YOUR INSTRUCTIONS: Nothing should be output except the lines from the one containing "for (const [name, loop]" through the one containing "record = json.load(file)", both ends included, each repeated exactly.

INFORMATION SUPPLIED:
══════════

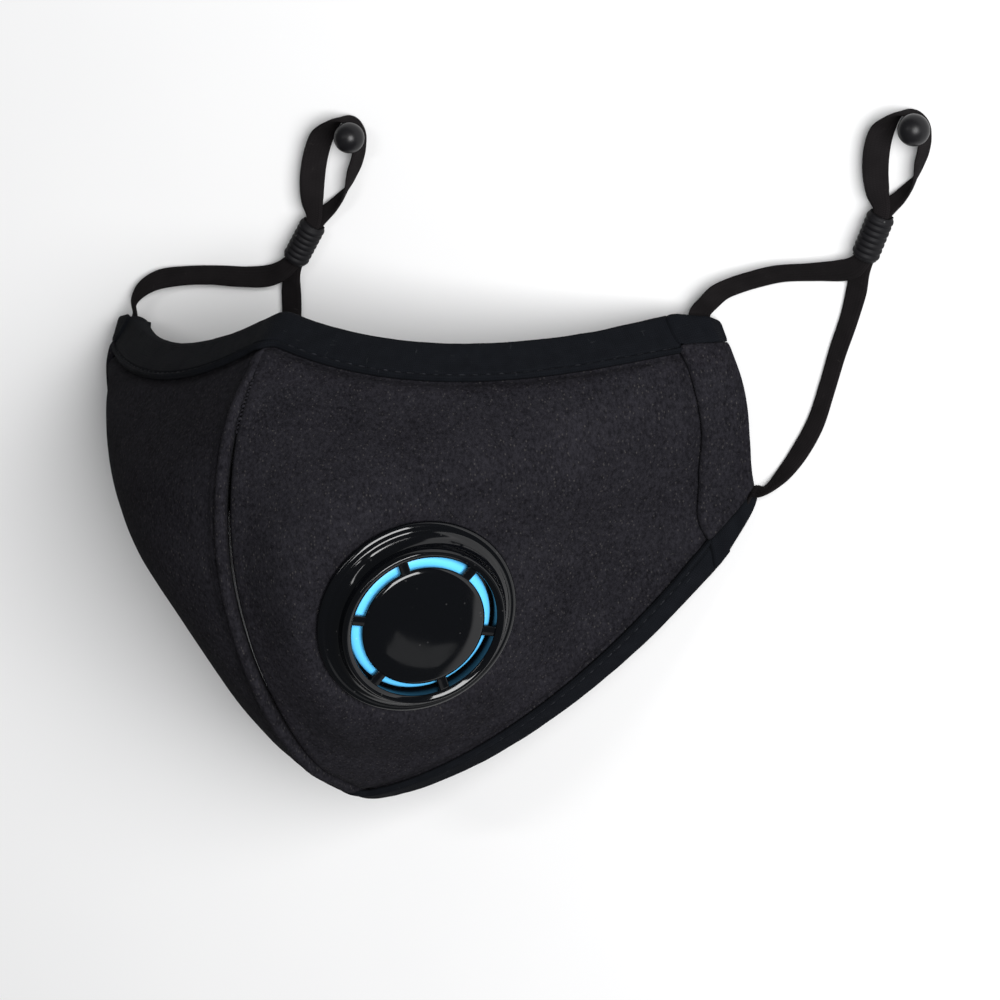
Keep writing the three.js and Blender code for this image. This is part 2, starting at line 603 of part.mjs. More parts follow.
const foam = new THREE.MeshStandardMaterial({ color: 0x26252a, roughness: 0.92, metalness: 0 });
const knit = new THREE.MeshStandardMaterial({ color: 0x141619, roughness: 0.85, metalness: 0 });
const elastic = new THREE.MeshStandardMaterial({ color: 0x1e1c1d, roughness: 0.9, metalness: 0 });
const gloss = new THREE.MeshStandardMaterial({ color: 0x14161a, roughness: 0.18, metalness: 0 });
const silicone = new THREE.MeshStandardMaterial({ color: 0x1d1d21, roughness: 0.6, metalness: 0 });
const blue = new THREE.MeshStandardMaterial({ color: 0x5fb9f5, roughness: 0.4, metalness: 0 });

const mask = new THREE.Group();

function add(name, geometry, material, parent = mask) {
  const mesh = new THREE.Mesh(geometry, material);
  mesh.name = name;
  parent.add(mesh);
  return mesh;
}

add('panel_left', withValveHole(panel(1)), foam);
add('panel_right', panel(-1), foam);
add('top_band', binding(0, TOP_BAND_WIDTH), knit);
add('chin_band', binding(LAST_ROW, CHIN_BAND_WIDTH), knit);

const places = hemPlaces();
for (const [name, side] of [['left', 1], ['right', -1]]) {
  add(`hem_top_collar_${name}`, channel(side, ...places.noseCollar, 3), knit);
  add(`hem_channel_${name}`, channel(side, ...places.channel, 8), foam);
  add(`hem_chin_collar_${name}`, channel(side, ...places.chinCollar, 3), knit);
}

mask.add(valvePlace);
add('valve_base', turned(flangeProfile), gloss, valvePlace);
add('valve_back_ring', turned(backRingProfile), gloss, valvePlace);
add('valve_membrane', turned(membraneProfile), blue, valvePlace);
add('valve_cap', valveCap(), gloss, valvePlace);

for (const [name, loop] of Object.entries(loops)) {
  add(`ear_loop_${name}`, strap(loopRoute(loop), 80), elastic);
  const tube = add(`adjuster_${name}`, adjuster(), silicone);
  tube.rotation.set(-Math.PI / 2, 0, 0);
  const holder = new THREE.Group();
  holder.position.set(loop.adjusterX, loop.adjusterY, ADJUSTER_RADIUS + LIE);
  holder.rotation.z = -THREE.MathUtils.degToRad(loop.heading);
  holder.add(tube);
  mask.add(holder);
  const bead = add(`bead_${name}`, new THREE.SphereGeometry(BEAD_RADIUS, 16, 10), gloss);
  bead.position.copy(besideAdjuster(loop, BEAD_AHEAD, BEAD_RIGHT, BEAD_RADIUS + LIE));
}

export default mask;
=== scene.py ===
# %% [markdown]
# # Half-face sport mask
#
# The mask is two moulded foam panels joined down the middle, knit bindings round the open edges, a
# folded channel at each side that carries a flat elastic ear loop, and one exhalation valve on the
# wearer's left panel. It lies hollow side down on its two side hems, with both loops laid flat.
#
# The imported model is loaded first, because every visible piece takes its place from it. Lengths are
# worked in millimetres, as on a sewing pattern, and turned into metres when a mesh is made.

# %% Frame
import math

import json

import bpy
import numpy as np
from mathutils import Matrix, Vector, noise

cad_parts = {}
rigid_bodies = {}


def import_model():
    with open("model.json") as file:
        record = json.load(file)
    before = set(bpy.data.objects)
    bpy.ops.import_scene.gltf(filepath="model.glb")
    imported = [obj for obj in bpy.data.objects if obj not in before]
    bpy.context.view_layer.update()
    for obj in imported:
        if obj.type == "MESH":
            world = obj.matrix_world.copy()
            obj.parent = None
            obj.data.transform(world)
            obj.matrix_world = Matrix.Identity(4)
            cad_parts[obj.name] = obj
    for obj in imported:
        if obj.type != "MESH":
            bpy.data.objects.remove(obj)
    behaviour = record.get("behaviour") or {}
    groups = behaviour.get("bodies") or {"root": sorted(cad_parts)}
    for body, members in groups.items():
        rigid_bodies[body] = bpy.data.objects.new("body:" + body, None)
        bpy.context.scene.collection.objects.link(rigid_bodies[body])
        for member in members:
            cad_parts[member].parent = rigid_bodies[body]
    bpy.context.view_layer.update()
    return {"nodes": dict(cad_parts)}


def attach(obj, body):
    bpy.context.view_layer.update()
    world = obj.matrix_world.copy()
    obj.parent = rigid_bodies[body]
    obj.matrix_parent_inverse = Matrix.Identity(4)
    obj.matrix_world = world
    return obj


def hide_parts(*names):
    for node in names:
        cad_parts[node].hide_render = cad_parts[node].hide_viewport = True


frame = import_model()
MM = 0.001
print("frame nodes", len(frame["nodes"]))

# %% [markdown]
# ## Camera
#
# A long lens from about 1.3 m keeps the two loops the same size, as a catalogue picture does. It looks
# down on the mask's left side, so the valve faces the lens. It comes before the pieces, because the
# loops are laid out for this view.

# %% Camera
LOOK_AT = Vector((32.96, 8.72, 24.39)) * MM
CAMERA_RIGHT = Vector((0.82761, -0.12090, -0.54813))
CAMERA_UP = Vector((-0.01709, 0.97065, -0.23990))
CAMERA_AWAY = 1.26
FRAME_WIDTH = 0.2128
SENSOR_WIDTH = 36

camera_back = CAMERA_RIGHT.cross(CAMERA_UP).normalized()
camera_data = bpy.data.cameras.new("camera")
camera_data.sensor_width = SENSOR_WIDTH
camera_data.lens = SENSOR_WIDTH * CAMERA_AWAY / FRAME_WIDTH
camera_data.clip_end = 20
camera = bpy.data.objects.new("camera", camera_data)
turn = Matrix((CAMERA_RIGHT, CAMERA_UP, camera_back)).transposed().to_4x4()
camera.matrix_world = Matrix.Translation(LOOK_AT + camera_back * CAMERA_AWAY) @ turn
bpy.context.scene.collection.objects.link(camera)
bpy.context.scene.camera = camera
bpy.context.scene.view_settings.view_transform = "Standard"
print("camera at", [round(x, 4) for x in camera.matrix_world.translation])

# %% [markdown]
# ## The mould
#
# Half masks like this are pressed over a heated former, so one smooth surface carries every soft
# piece. It is a table of sections from the nose edge to the chin edge. Each section is a curve from
# the middle seam over the crown and the cheek to the hem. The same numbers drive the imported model,
# so the soft pieces land on it.

# %% Driving dimensions
GAP = 0.3
FOAM = 2.4
KNIT = 0.9
TOP_BAND_WIDTH = 8.6
CHIN_BAND_WIDTH = 4.5
HEM_WIDTH = 12.4
HEM_FOLD = 1.6
NOSE_COLLAR = {"fold": (2.6, 8), "edge": (-1.2, 5)}
CHIN_COLLAR = {"fold": (0.8, 4.4), "edge": (-1.1, 4.6)}
CHANNEL_DEPTH = 7.2
SEAM_ROLL = 0.8
SEAM_ROLL_WIDTH = 5
VALVE_X = 31.7
VALVE_ROW = 3.63
VALVE_AXIS = np.array((0.75, -0.26, 0.61))
VALVE_AXIS /= np.linalg.norm(VALVE_AXIS)
VALVE_FLAT = 23
VALVE_BLEND = 40
VALVE_SEAM = 12
HEM_Z = 1.2
SECTION_COLUMNS = ("seamY", "seamZ", "crownX", "crownZ", "cheekX", "cheekZ", "hemX", "hemY", "sag")
SECTIONS = np.array([
    (54.1, 47, 22, 47, 47, 35, 78.2, 45.85, -5.8),
    (41.35, 65, 22, 64, 62, 46, 80.1, 38.85, -9),
    (24.85, 75, 25, 75, 55, 56, 82.3, 31.35, -8),
    (2.85, 78, 26, 78, 47.5, 56.5, 83.2, 23.85, -7),
    (-21.15, 72, 23, 71, 33.5, 45.5, 82.7, 16.35, -8),
    (-41.65, 58.5, 21, 57, 31, 33, 82.0, 8.85, -9),
    (-54.0, 38, 22.5, 38, 43, 20.5, 82.6, 2.0, -11.0),
])
LAST_ROW = len(SECTIONS) - 1

# %% [markdown]
# The surface maths works on whole arrays, so a panel of many thousand points is laid out at once.

# %% Surface maths
def unit(a):
    return a / np.linalg.norm(a, axis=-1, keepdims=True)


def length(a):
    return np.linalg.norm(a, axis=-1)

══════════

TASK OUTPUT:
for (const [name, loop] of Object.entries(loops)) {
  add(`ear_loop_${name}`, strap(loopRoute(loop), 80), elastic);
  const tube = add(`adjuster_${name}`, adjuster(), silicone);
  tube.rotation.set(-Math.PI / 2, 0, 0);
  const holder = new THREE.Group();
  holder.position.set(loop.adjusterX, loop.adjusterY, ADJUSTER_RADIUS + LIE);
  holder.rotation.z = -THREE.MathUtils.degToRad(loop.heading);
  holder.add(tube);
  mask.add(holder);
  const bead = add(`bead_${name}`, new THREE.SphereGeometry(BEAD_RADIUS, 16, 10), gloss);
  bead.position.copy(besideAdjuster(loop, BEAD_AHEAD, BEAD_RIGHT, BEAD_RADIUS + LIE));
}

export default mask;
=== scene.py ===
# %% [markdown]
# # Half-face sport mask
#
# The mask is two moulded foam panels joined down the middle, knit bindings round the open edges, a
# folded channel at each side that carries a flat elastic ear loop, and one exhalation valve on the
# wearer's left panel. It lies hollow side down on its two side hems, with both loops laid flat.
#
# The imported model is loaded first, because every visible piece takes its place from it. Lengths are
# worked in millimetres, as on a sewing pattern, and turned into metres when a mesh is made.

# %% Frame
import math

import json

import bpy
import numpy as np
from mathutils import Matrix, Vector, noise

cad_parts = {}
rigid_bodies = {}


def import_model():
    with open("model.json") as file:
        record = json.load(file)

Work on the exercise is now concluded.